The question of whether a declaration of death according to brain death is truly definitive has come under greater scrutiny recently due to the ongoing case of Jahi McMath. McMath was declared dead in California, on December 11, 2013 on the basis of her brain death, but her family rejects that medical verdict, and is now a legal battle to have it reversed. In the meanwhile, McMath remains on life support thanks to clinicians in New Jersey, found by her family, who agreed to oversee her continued use of a ventilator and feeding tube.

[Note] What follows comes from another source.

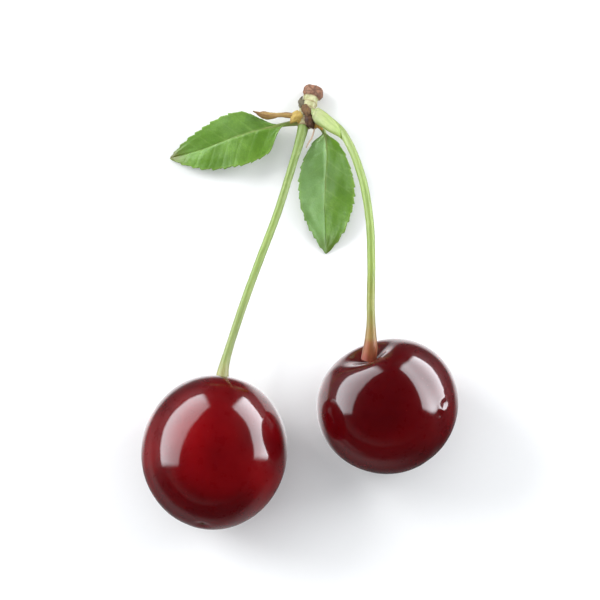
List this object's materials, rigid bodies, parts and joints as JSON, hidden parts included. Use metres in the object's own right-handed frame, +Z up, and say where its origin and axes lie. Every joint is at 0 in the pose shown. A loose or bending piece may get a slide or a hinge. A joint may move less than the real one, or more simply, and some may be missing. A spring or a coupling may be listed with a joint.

McMath’s family has said declaring Jahi dead by by brain death goes against their religious beliefs. But this argument has been made by other families and dismissed in several states. The McMath case has gained legal traction as the family has also claimed to have evidence that Jahi does in fact show signs of brain activity. And, in an additional argument, the McMaths claim that the legal definition of death is not, in practice, applied medically. The law technically states that there should be “cessation of all functions of the entire brain” in order to be a case of brain death, yet, the McMaths argue, doctors often classify patients with extremely basic brain functions as brain dead.

Challenges to the legal definition of brain death have become more common since McMath’s family began publicly fighting her case five years ago. But opposition to the brain-death legal standard is still incredibly rare, notes Pope. Plus, there are concerns that questioning how we declare death could lead people to distrust medical standards on the practice and so opt to not donate their organs, thus creating an even great shortage for those in need of lifesaving transplants.

If the McMaths’ lawsuit is successful, the road will be cleared for further challenges to how death is medically recognized across the U.S. The McMaths are also bringing a malpractice suit against the UCSF Benioff Children’s Hospital in Oakland, claiming that Jahi became severely brain damaged as a result of medical negligence. A California judge has ruled that a jury will decide whether McMath is alive or dead; a trial date has not yet been set, and it will likely be months before there’s a decision.

If the jury decides that Jahi, once officially dead, is in fact alive, or if they believe that the legal definition of brain death is not sufficiently applied in medical practice, it will create legal ambiguity in declaring death. That would inevitably give weight to those who have religious objections to the brain death criteria upheld throughout most of the U.S.

It would also reflect a disturbing reality: there are different ways to draw the line between brain death and brain function, between life and death. If the case is decided in the McMaths’ favor, it “would illustrate that brain death a value judgment,” says Pope. “It’s not a scientific truth that we discover. It’s something we decide, it’s something we create.”

As the New Jersey law shows, even death is subjective.